_PROBLEM TO SOLVE:_ Each line that holds the word "with" counts once; give the total number of such lines and nothing else.

_AVAILABLE DATA:_
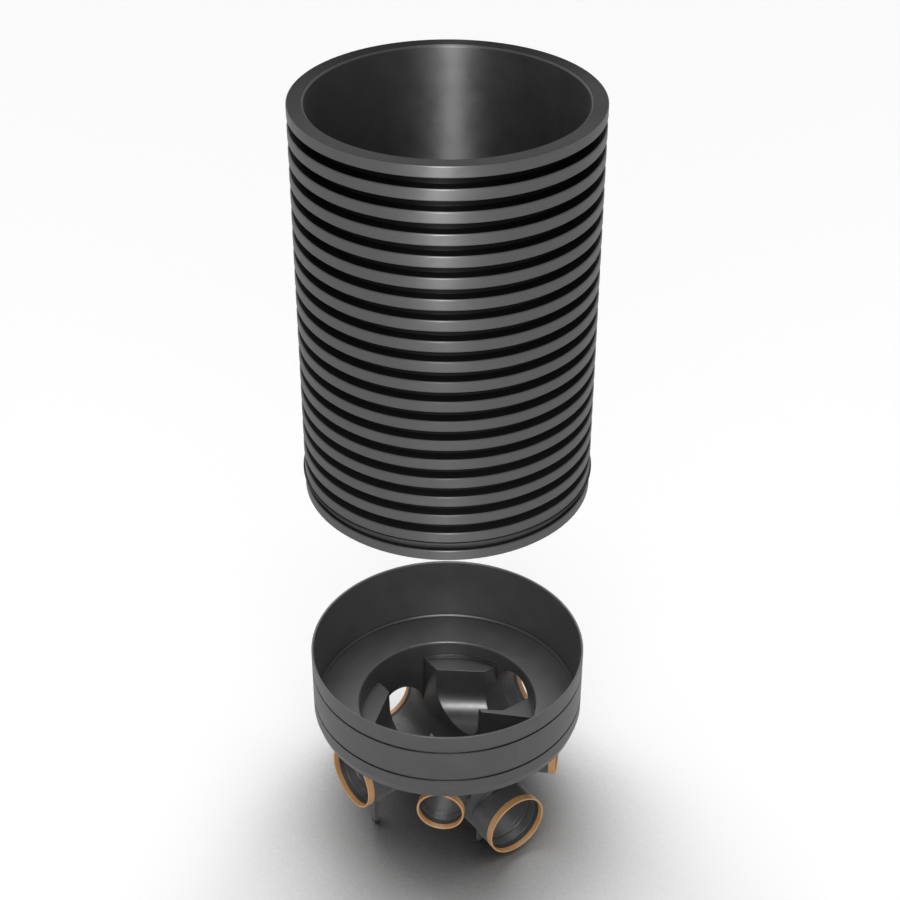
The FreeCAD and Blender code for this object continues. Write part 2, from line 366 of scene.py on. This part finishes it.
def colour_mix(tree, factor, lower, upper, blend="MIX"):
    """Mixes two colours, each a plain one or another node's output."""
    node = add_node(tree, "ShaderNodeMix", data_type="RGBA", blend_type=blend)
    feed(tree, factor, node.inputs[MIX_FACTOR])
    feed(tree, lower, node.inputs[MIX_LOWER])
    feed(tree, upper, node.inputs[MIX_UPPER])
    return node.outputs[MIX_RESULT]


def shader_group(name, inputs, outputs):
    """Makes a shader node group with named float inputs and typed outputs."""
    group = bpy.data.node_groups.new(name, "ShaderNodeTree")
    for label, default in inputs:
        socket = group.interface.new_socket(name=label, in_out="INPUT", socket_type="NodeSocketFloat")
        socket.default_value = default
    for label, kind in outputs:
        group.interface.new_socket(name=label, in_out="OUTPUT", socket_type=kind)
    return group, group.nodes.new("NodeGroupInput"), group.nodes.new("NodeGroupOutput")


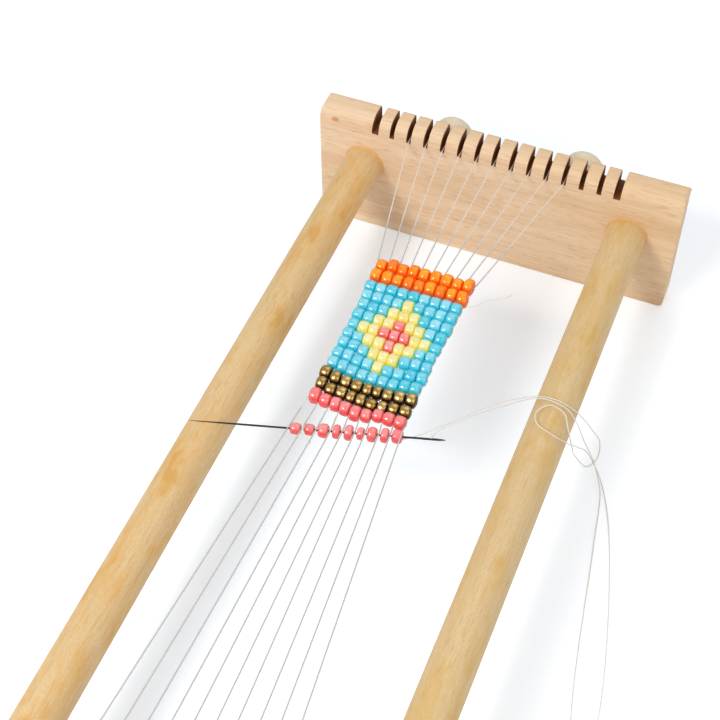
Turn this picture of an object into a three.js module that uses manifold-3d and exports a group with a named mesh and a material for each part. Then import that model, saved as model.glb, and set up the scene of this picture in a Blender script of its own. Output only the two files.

_RESPONSE TO THE EXERCISE:_ 2